A near-miss can be the best teacher when handled without blame. Imagine an accounts-payable specialist receives a convincing invoice update from a known supplier with a new bank account. The specialist follows the habit: uses the vendor-master number to call back, discovers the request is fraudulent, reports the message with the button, and attaches the callback note to the ticket. Security publishes a short de-identified write-up: the lure used authority and urgency, the counter-habit was the callback rule, and the safeguard we improved was adding a just-in-time prompt in the invoice workflow.

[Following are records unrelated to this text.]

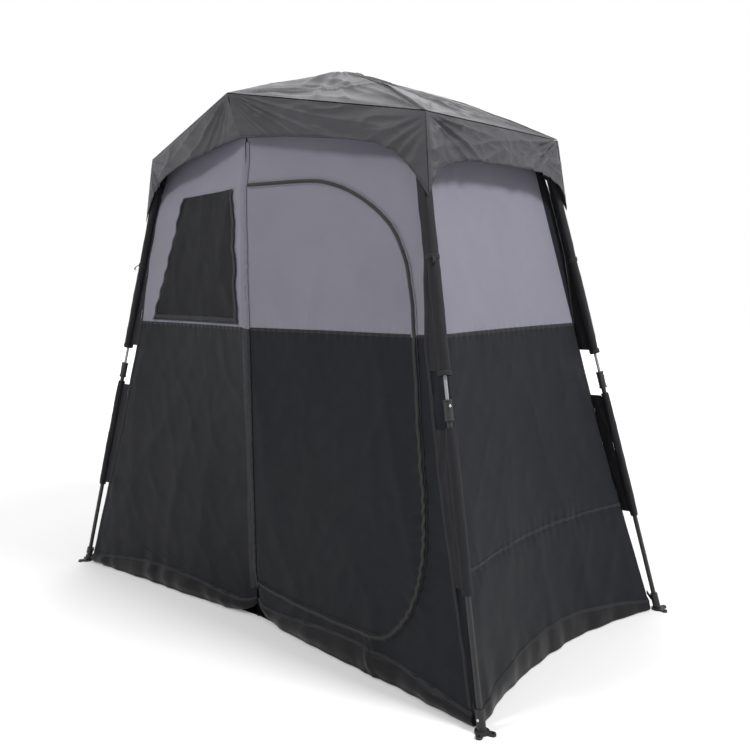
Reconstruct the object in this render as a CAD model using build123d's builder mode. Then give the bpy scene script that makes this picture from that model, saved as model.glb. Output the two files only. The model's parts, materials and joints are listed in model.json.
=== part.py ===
from build123d import *
from math import atan2, cos, degrees, hypot, radians, sin
import os

os.makedirs("parts", exist_ok=True)

# A two-room privacy shower tent: a hub with six folding arms, four telescoping
# legs, a fly roof with corner skirts, fabric walls, a door, a window flap, a
# divider and a groundsheet. Millimetres, +Z up, origin on the ground under the hub.

# ---- driving dimensions ----
CORNER_AZIMUTH = 28.0        # each corner arm and leg stands in one upright plane
FOOT_RADIUS = 1194.0         # foot centre from the hub's axis, 2108 x 1121 apart
SHOULDER_RADIUS = 778.0      # end of a corner arm
SHOULDER_Z = 1690.0
MID_TIP_RADIUS = 528.0       # end of a front or back middle arm
MID_TIP_Z = 1825.0
HUB_PIN_RADIUS = 45.0        # hub hinge pins, leaving room for six upright arms
HUB_PIN_Z = 1948.0
ELBOW_DROP = 34.0            # leg pivot below the arm's line, so they fold side by side

APEX_Z = 1990.0              # fabric over the hub
PEAK = (541.0, 1841.0)       # fabric over a middle arm's tip: radius, height
CORNER = (806.0, 1708.0)     # fabric over a shoulder: radius, height
FABRIC = 2.0                 # thickness of every fabric panel
WALL_LOW, WALL_TOP = 6.0, 1640.0
MID_WALL_Y = 478.0           # middle seam of the front and back walls
MID_WALL_TOP = 1690.0

ARM_OUTER, ARM_INNER = 7.5, 6.3
ROD_RADIUS = 5.0             # upper leg rod
TUBE_OUTER, TUBE_INNER = 8.0, 5.6
FITTING_RADIUS = 12.5
SLEEVE_OUTER, SLEEVE_INNER = 16.0, 14.0
LOWER_SLEEVE_OUTER = 11.0
PIN_RADIUS = 3.0
PIN_GAP = 0.06               # running clearance of an eye on its pin
EYE_RADIUS = 8.0

# stations along a leg, measured from its pivot
ROD_END = 930.0
FITTING_TOP, FITTING_END = 805.0, 862.0
TUBE_TOP = 838.0
BUTTON_AT = 822.0
SLEEVE_SPAN = (64.0, 731.0)
LOWER_SLEEVE_SPAN = (886.0, 1346.0)
STAKE_HOLE_RADIUS = 4.5

CORNERS = {
    "front_right": -CORNER_AZIMUTH,
    "front_left": CORNER_AZIMUTH - 180,
    "back_right": CORNER_AZIMUTH,
    "back_left": 180 - CORNER_AZIMUTH,
}
MIDDLES = {"front_middle": -90.0, "back_middle": 90.0}


def spot(azimuth, radius, z):
    """Point at a radius and height in the upright plane of one arm."""
    return Vector(radius * cos(radians(azimuth)), radius * sin(radians(azimuth)), z)


def hinge_axis(azimuth):
    """Direction about which an arm at this azimuth swings upwards."""
    return Vector(sin(radians(azimuth)), -cos(radians(azimuth)), 0)


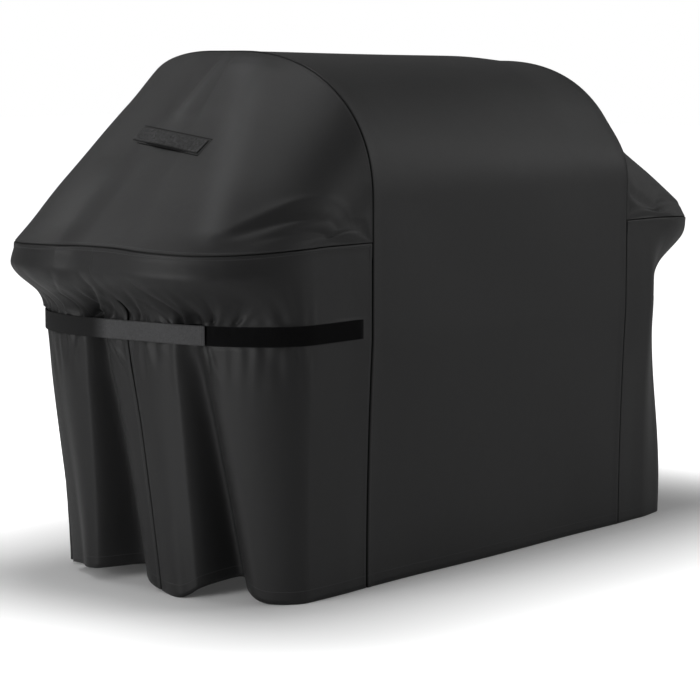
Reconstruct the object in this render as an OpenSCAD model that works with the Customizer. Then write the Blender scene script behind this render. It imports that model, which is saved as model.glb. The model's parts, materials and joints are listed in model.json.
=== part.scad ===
// Fitted cloth cover for a gas grill with two side shelves, in its worn shape.
// X runs along the cover, -Y is the front and +Z is up. The origin is the middle of the
// floor under it. Panels meet edge to edge, and the straps and handles sit just off the cloth.

/* [Cover] */
// Length over the two shelf ends
cover_len = 1738; // [1500:1:2000]
// Depth from front to back
cover_depth = 670; // [600:1:760]
// Height of the flat top
cover_h = 1049; // [960:1:1140]
// Thickness of the cloth walls
cloth_t = 3; // [2:0.5:5]

/* [Hood] */
// Width of the centre panel, from seam to seam
hood_w = 900; // [800:1:1000]
// Height where the hood's front starts to round over
hood_spring_h = 760; // [720:1:800]
// Y of the flat top's front edge
top_front_y = 5; // [-40:1:40]
// Y of the flat top's back edge
top_back_y = 85; // [60:1:120]
// Roundness of the hood's front: 2 is an ellipse, more is boxier
hood_roundness = 2.2; // [2:0.05:2.6]

/* [Shelves] */
// Height of the seam along the shelf edge
shelf_h = 681; // [640:1:720]
// Radius of the shelf corners, seen from above
shelf_corner_r = 243; // [180:1:260]
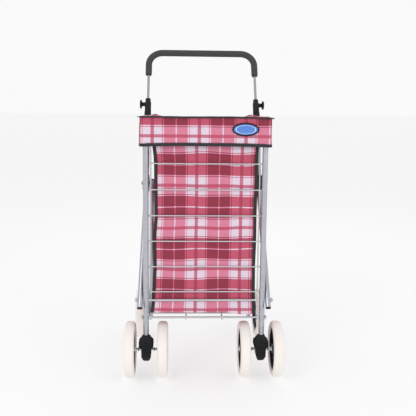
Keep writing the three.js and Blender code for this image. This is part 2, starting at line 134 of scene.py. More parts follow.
class StageSettings(bpy.types.PropertyGroup):
    """Camera, floor and light."""

    camera: FloatVectorProperty(
        name="Camera", description="Where the camera stands", subtype="TRANSLATION", unit="LENGTH",
        size=3, default=(-0.0777, -2.1495, 0.822),
    )
    lens: FloatProperty(name="Lens", description="Focal length in millimetres", default=60.27)
    heading: FloatProperty(
        name="Heading", description="Turn of the view to the right", subtype="ANGLE", default=0.0440
    )
    pitch: FloatProperty(name="Pitch", description="How far the camera looks down", subtype="ANGLE",
        default=0.1585)
    roll: FloatProperty(name="Roll", description="Camera tilted sideways", subtype="ANGLE", default=0.0111)
    light: FloatProperty(name="Light", description="Strength of the light from all round", min=0,
        default=0.78)
    glow: FloatProperty(name="Glow", description="Light that the floor gives back by itself", min=0,
        default=0.605)
    backdrop: colour_property("Backdrop", "Colour behind the trolley", (0.955, 0.955, 0.955))
    floor: colour_property("Floor", "Colour of the floor", (0.38, 0.38, 0.38))


# ---------------------------------------------------------------- places from the frame
def joint_point(name):
    return Vector(JOINTS[name]["pos_m"])


BOXES = {}


def node_box(node):
    """The lowest and highest corner of a node, kept after the first time."""
    if node not in BOXES:
        BOXES[node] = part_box(node)
    return BOXES[node]


def centre_of(node):
    low, high = node_box(node)
    return (low + high) / 2


def ends_of(node, direction):
    """The middles of a straight node's two end faces, in the order of direction."""
    direction = Vector(direction).normalized()
    points = [v.co for v in frame["nodes"][node].data.vertices]
    along = [p.dot(direction) for p in points]

    def middle(value):
        near = [p for p, a in zip(points, along) if abs(a - value) < MM]
        return sum(near, Vector()) / len(near)

    return middle(min(along)), middle(max(along))


# ---------------------------------------------------------------- meshes
def make_object(name, vertices, faces):
    mesh = bpy.data.meshes.new(name)
    mesh.from_pydata([tuple(v) for v in vertices], [], faces)
    mesh.validate()
    piece = bpy.data.objects.new(name, mesh)
    bpy.context.scene.collection.objects.link(piece)
    return piece


def face_outwards(piece):
    work = bmesh.new()
    work.from_mesh(piece.data)
    bmesh.ops.remove_doubles(work, verts=work.verts, dist=1e-6)
    bmesh.ops.recalc_face_normals(work, faces=work.faces)
    work.to_mesh(piece.data)
    work.free()


def smooth(piece, angle=40):
    """Shades a piece smooth, with sharp edges where its faces meet at more than the angle."""
    piece.data.polygons.foreach_set("use_smooth", [True] * len(piece.data.polygons))
    piece.data.set_sharp_from_angle(angle=math.radians(angle))
    return piece


def bevel(piece, width, segments=3):
    modifier = piece.modifiers.new("Bevel", "BEVEL")
    modifier.width = width
    modifier.segments = segments
    modifier.limit_method = "ANGLE"
    modifier.angle_limit = math.radians(35)
    return piece


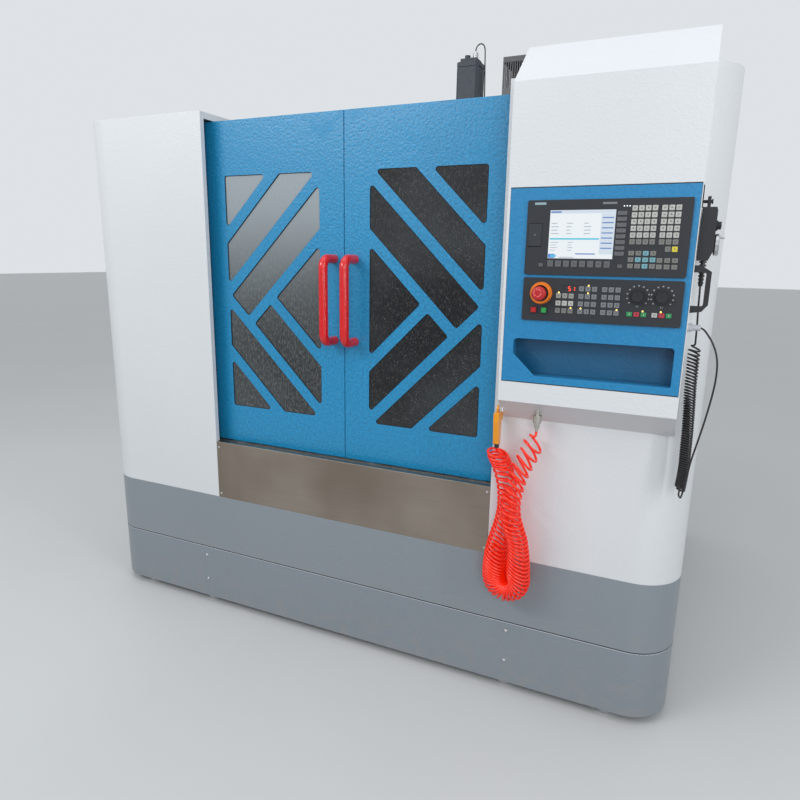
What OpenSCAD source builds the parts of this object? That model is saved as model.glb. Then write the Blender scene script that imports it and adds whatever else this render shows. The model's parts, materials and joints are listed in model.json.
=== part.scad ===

The specialist receives recognition, the behavior is reinforced, and the entire team learns a specific cue they can reuse tomorrow.
We close by directing a targeted thirty-day campaign that turns one high-risk behavior into a measurable win. Choose a single behavior—out-of-band verification for any bank-detail change, or a two-second address check before entering credentials—and instrument it with a clear success metric such as percentage of verified vendor changes or reduction in credential entry on non-approved domains. Publish a one-paragraph playbook, add a just-in-time prompt where the behavior happens, and brief managers to model the habit. Midway, share progress with one sentence and one chart; at the end, report the before/after numbers and keep the prompt if it paid for itself. Then pick the next behavior. Small, focused campaigns, measured honestly, turn adversary psychology into opportunities to install stronger organizational habits.